GIVEN TASK
Reproduce the top of the data verbatim, through and including the line that contains "# Millimetres. The".

Entries with model source code:
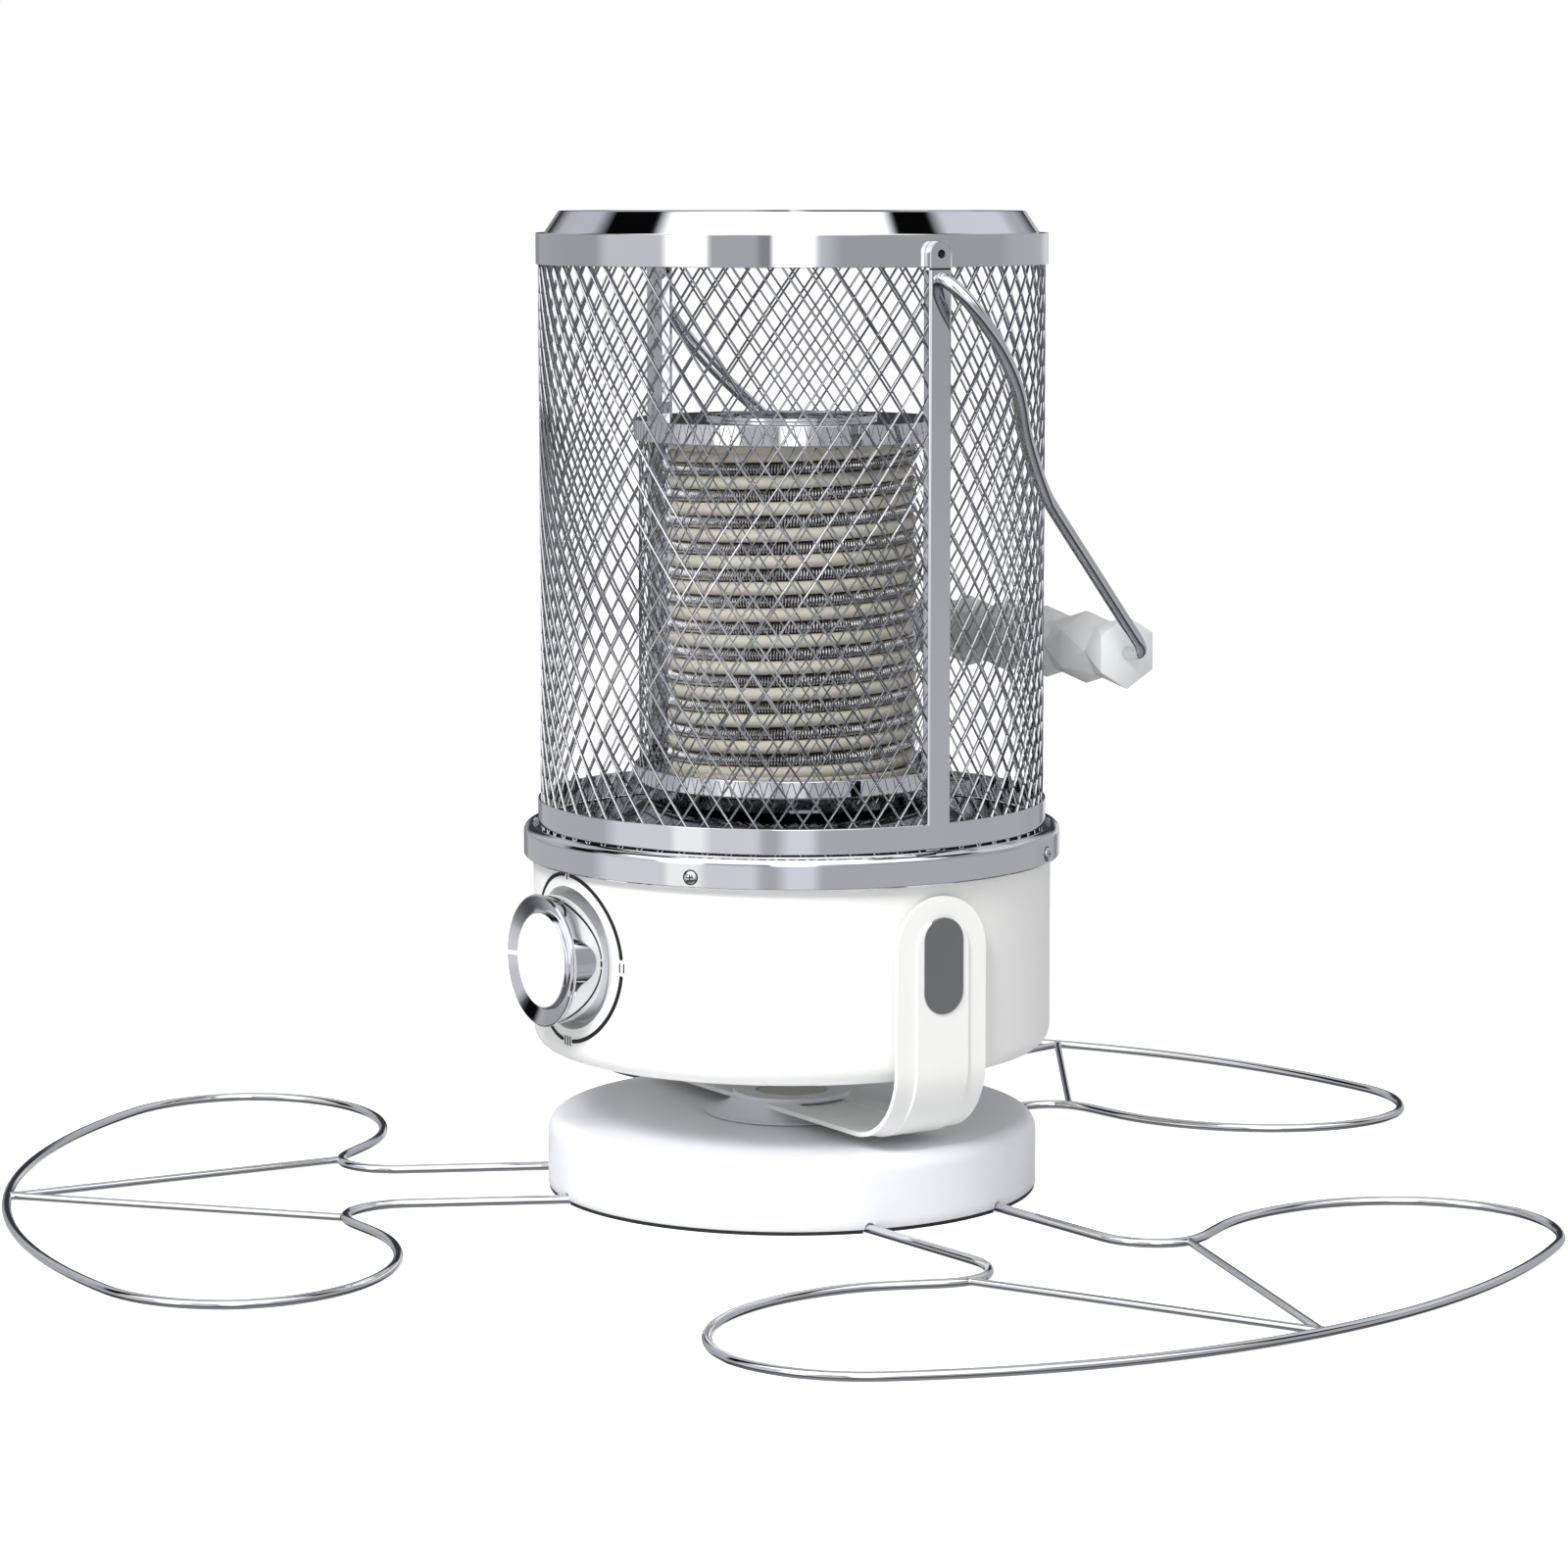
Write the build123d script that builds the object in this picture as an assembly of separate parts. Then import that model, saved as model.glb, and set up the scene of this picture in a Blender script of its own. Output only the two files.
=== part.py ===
from build123d import *
import math
import os

# A table-size electric patio heater: a wound ceramic core in a round mesh guard, over a switch
# housing that tilts in a yoke, on a weighted base with three bent-wire feet.
# Millimetres. The floor is z 0, the heater's axis is Z, the dial faces -Y and the yoke arms are on X.

# Fits, shared by all pieces
run_gap = 0.05
seat_gap = 0.1
pass_gap = 0.4
wire_gap = 0.08
overrun = 3.0

# Base
base_radius = 96.65
base_top = 29.0
base_wall = 2.5
base_edge_radius = 6.5
rubber_lip = 1.4
rubber_inset = 0.4
rubber_width = 7.0
plate_bottom = 5.0
plate_thickness = 1.5
ballast_radius = 75.0
ballast_height = 15.0
ballast_bore = 13.0
base_boss_circle = 81.5
base_boss_radius = 4.0
base_screw_radius = 1.5
base_screw_head_radius = 2.9
base_screw_head_height = 1.6
base_screw_length = 12.0
centre_pad_radius = 14.0

# Wire feet, in each foot's own axes: u runs outwards and v across
foot_count = 3
feet_turn = 4.0
foot_wire = 3.5
foot_reach = 308.0
neck_half = 31.0
neck_inner_end = 38.0
neck_corner_share = 0.5974
neck_bend = 18.0
lobe_radius_share = 0.1818
lobe_centre_share = 0.7013
neck_corner_reach = foot_reach * neck_corner_share
lobe_radius = foot_reach * lobe_radius_share
lobe_centre_reach = foot_reach * lobe_centre_share
brace_wire = 2.8
clip_inner = 44.0
clip_outer = 78.0
clip_lift = 0.8
clip_half_width = 4.0
clip_bridge = 10.0
notch_gap = 0.6

# Tip-over switch in the base
tip_turn = 64.0
tip_circle = 45.0
tip_plunger_radius = 3.0
tip_plunger_length = 16.0
tip_floor_gap = 0.3
tip_case_width = 16.0
tip_case_height = 14.0

# Swivel hub
pivot_radius = 9.9
pivot_flange_radius = 18.0
pivot_flange_thickness = 2.0
skirt_radius = 34.7
skirt_top_radius = 22.4
skirt_edge = 0.5
hub_disc_radius = 23.3
hub_disc_thickness = 1.8
hub_opening_radius = 14.4
hub_cap_thickness = 0.6
slip_washer_inner = 12.0
slip_washer_outer = 20.0
slip_washer_thickness = 0.3
keeper_radius = 13.4
keeper_thickness = 0.8
pivot_screw_radius = 4.0
pivot_screw_head_radius = 7.5
pivot_screw_head_height = 2.6
pivot_screw_length = 18.0

# Housing radius, which the yoke, the rim, the dial and the guard are fitted to
housing_radius = 102.07

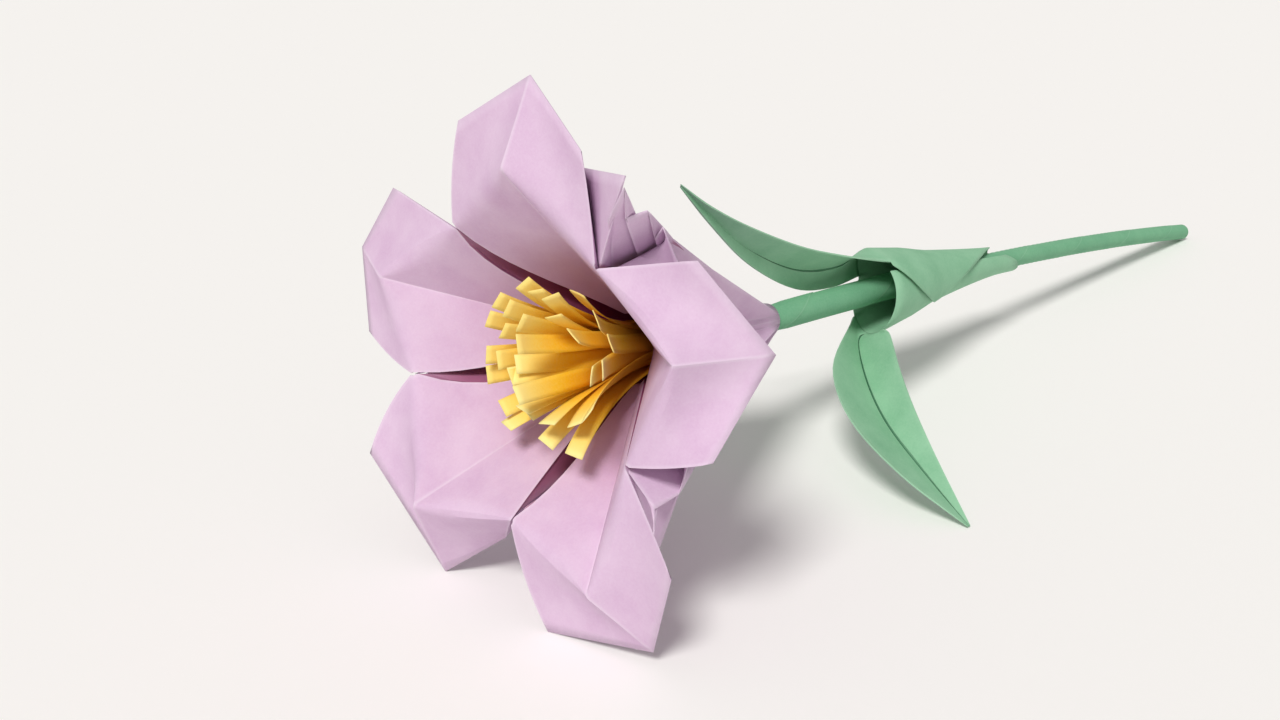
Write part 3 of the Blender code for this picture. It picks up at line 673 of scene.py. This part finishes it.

EXERCISE OUTPUT
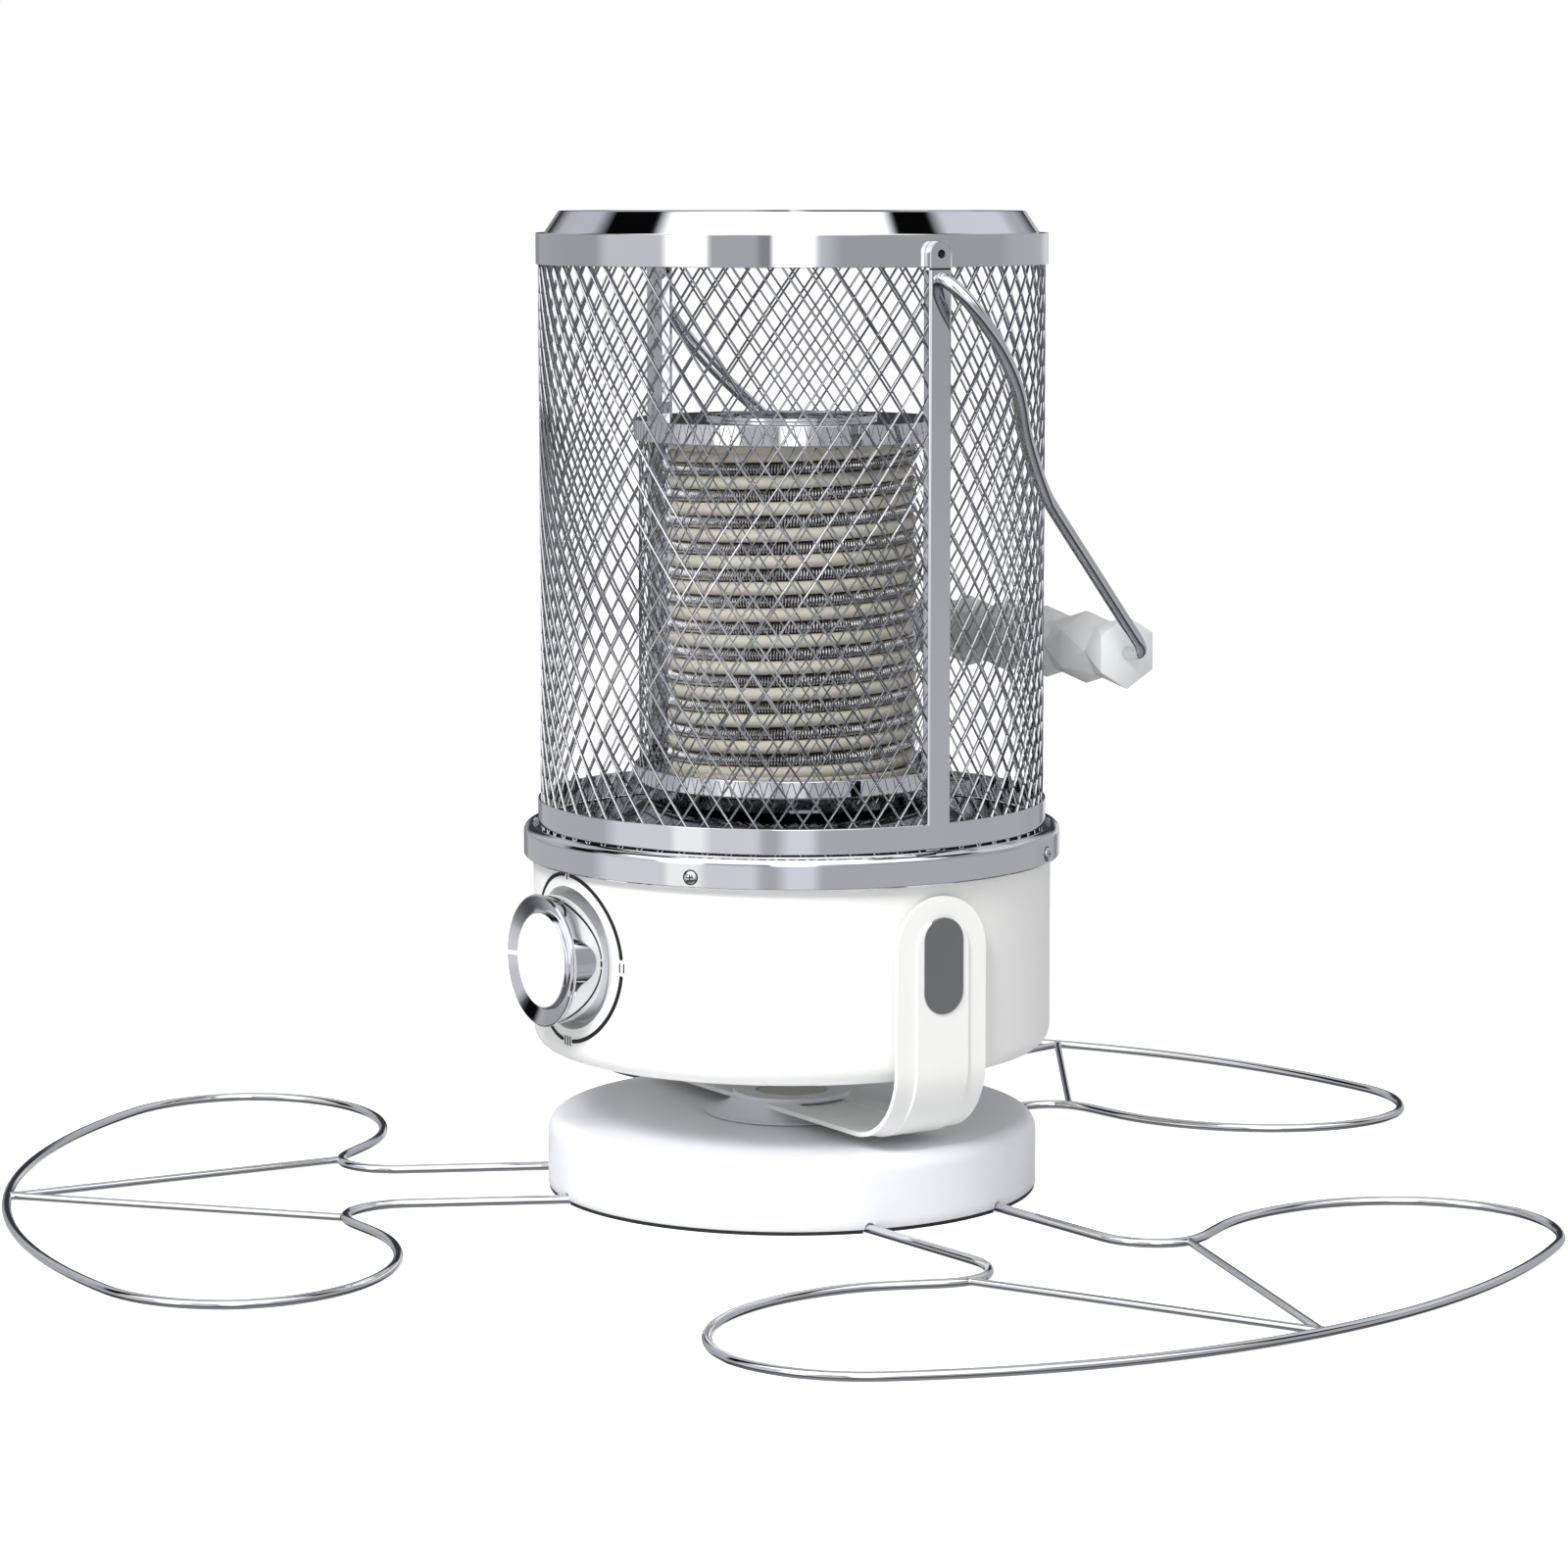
Write the build123d script that builds the object in this picture as an assembly of separate parts. Then import that model, saved as model.glb, and set up the scene of this picture in a Blender script of its own. Output only the two files.
=== part.py ===
from build123d import *
import math
import os

# A table-size electric patio heater: a wound ceramic core in a round mesh guard, over a switch
# housing that tilts in a yoke, on a weighted base with three bent-wire feet.
# Millimetres. The floor is z 0, the heater's axis is Z, the dial faces -Y and the yoke arms are on X.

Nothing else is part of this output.